Former Alabama Governor George Wallace’s infamous dictum “segregation now, segregation tomorrow, segregation forever,” is, on its own, reprehensible. Informed by an illustration of the toll of segregation, like that terrible image of a six-year-old Ruby Bridges being escorted to school in New Orleans by three armed U.S. Marshals, Wallace’s words take on the weight of an image: that is, a face, a body, a scene, a person.. We don’t simply hear Wallace’s sneering words; we imagine him sneering directly at Bridges, and so many like her. The image is timeless, and the words have been rendered timeless by association.
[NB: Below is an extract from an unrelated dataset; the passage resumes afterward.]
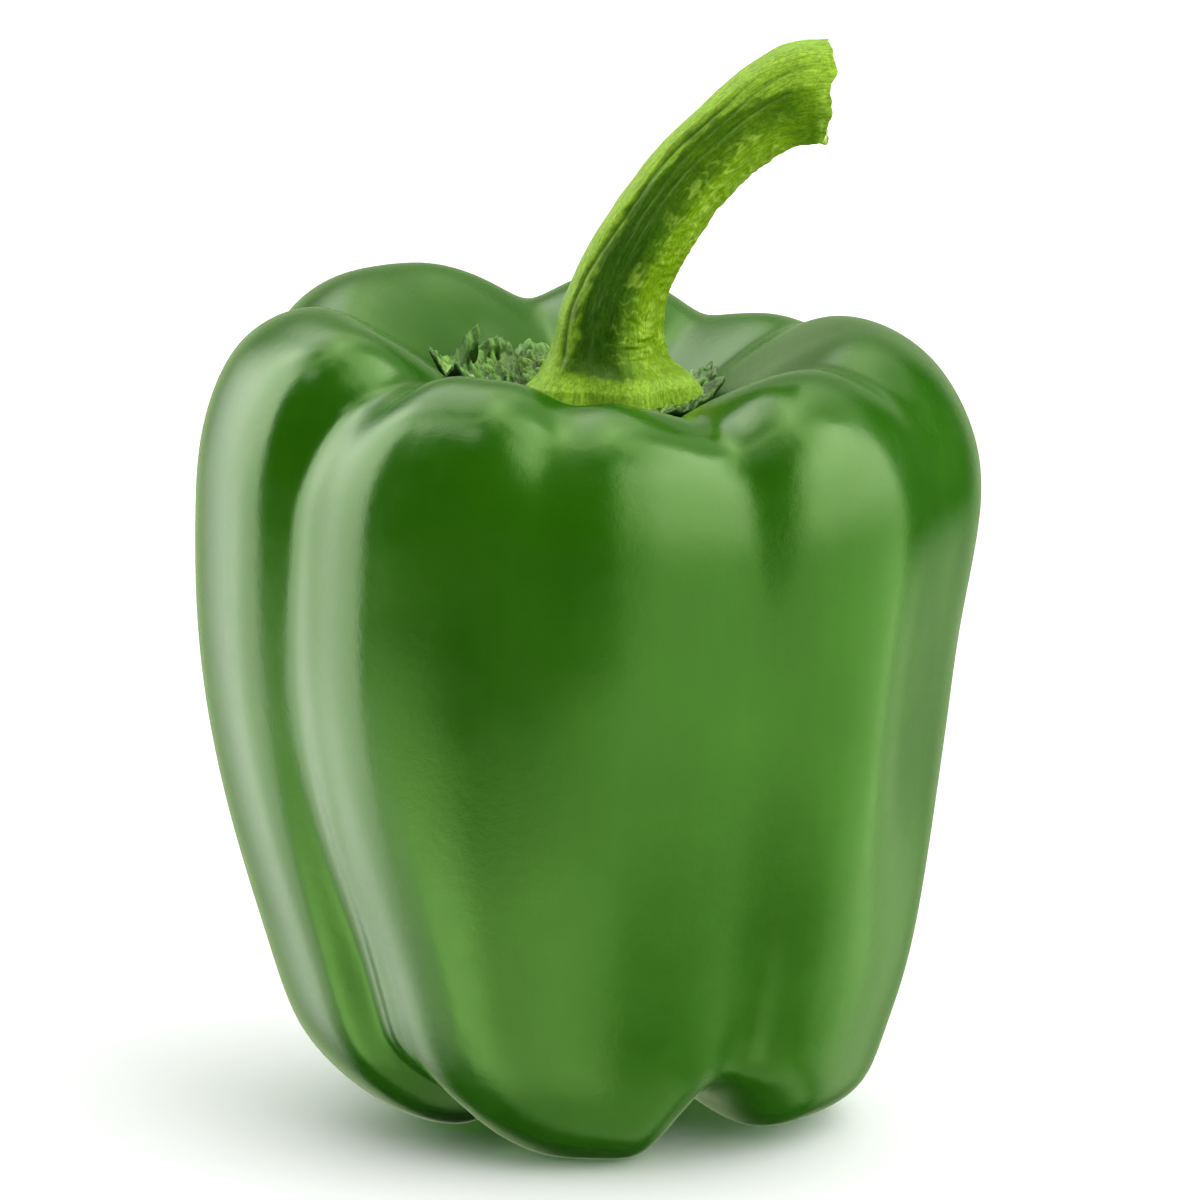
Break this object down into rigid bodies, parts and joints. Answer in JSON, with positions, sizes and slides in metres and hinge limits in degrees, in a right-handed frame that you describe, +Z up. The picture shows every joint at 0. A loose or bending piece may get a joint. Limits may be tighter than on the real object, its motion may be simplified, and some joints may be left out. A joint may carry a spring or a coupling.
{
  "type": "bell pepper",
  "caption": "Upright blocky green bell pepper with deep lobes, a calyx in its stem hollow and a long bent stem with a cut end.",
  "frame": {"origin": "on the surface that the pepper stands on, under the middle of its box", "axes": "+Z up along the pepper's axis, +X the way the stem bends, -Y the side that the picture shows"},
  "size_m": [0.0852, 0.0816, 0.118],
  "materials": {
    "fruit": "waxy deep green skin with broad soft highlights",
    "calyx": "rough crinkled dark green with paler ridges",
    "stem": "satin yellow-green with darker grooves along it"
  },
  "bodies": {
    "root": {"fruit": "fruit", "calyx": "calyx", "stem": "stem"}
  },
  "joints": []
}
While “Spider” Martin was not Jewish himself, many of the “guys like you” that King referred to were Jewish, often the sons of European immigrants. In honor of Martin Luther King Day, here is a roundup of Jewish photographers who helped contribute to the aesthetics of the Civil Rights Movement.

Robert Frank (b. 1924)

Image by Robert Frank, YouTube

Best known for his seminal work “The Americans,” (1958) Swiss photographer Robert Frank was, unlike the other photographers on this list, not directly involved with the Civil Rights Movement. That being said, many of the pictures in “The Americans” depicted daily life in a segregated America, providing an important pictorial precursor to Civil Rights Movement photography.

Bob Adelman (1923-2016)

Image by Bob Adelman, YouTube

Bob Adelman volunteered as a photographer for various civil rights organizations. He was able to gain close access to Martin Luther King, resulting in a number of close-up photographs that form our common reference for some of the time’s most momentous occasions, including King’s “I Have A Dream” speech.

Leonard Freed (1929-2006)

Image by Leonard Freed, Youtube

“Black in White America” (1968), Freed’s book on the Civil Rights Movement, focused on the daily life of black Americans rather than images of brutality. In addition to his photos of the Civil Rights Movement, Freed, the son of immigrants from Minsk in modern day Belarus, documented Jewish life in postwar Amsterdam.

Danny Lyon (b. 1942)

Image by Danny Lyon, YouTube

Danny Lyon joined the Student Nonviolent Coordinating Committee in Selma, Alabama in 1962, just as it began to gain traction with the Freedom Rides of 1961. Lyon continues to work to this day, and was recently the subject of a retrospective at the Whitney Museum of Art.

Art Shay (b. 1922)

Image by Art Shay, YouTube

Unlike many of the other photographers on this list, Art Shay’s photographs primarily concentrated on a single city: Chicago. In addition to photographing Chicago legends like Nelson Algren (author of “The Man With The Golden Arm” among other books), Shay would also document the unique racial problems that stemmed from the city’s history as one of the primary spots of the Great Migration.

Bruce Davidson (b.1933)

Image by Bruce Davidson, Youtube

Bruce Davidson, another Illinois born photographer, received a Guggenheim fellowship to document the Civil Rights Movement after his work on the “Freedom Rides” in 1961. Davidson’s work with the Civil Rights Movement was later compiled into “Time of Change: Civil Rights. 1961-1965” (2002), a book that Esquire called “the best photography book about the Civil Rights Movement.”

Steve Schapiro

Image by Steve Schapiro, Youtube

Though he is perhaps most famous for his portraits of celebrities, photographing events like the assassination of King and the March on Washington for Jobs and Freedom.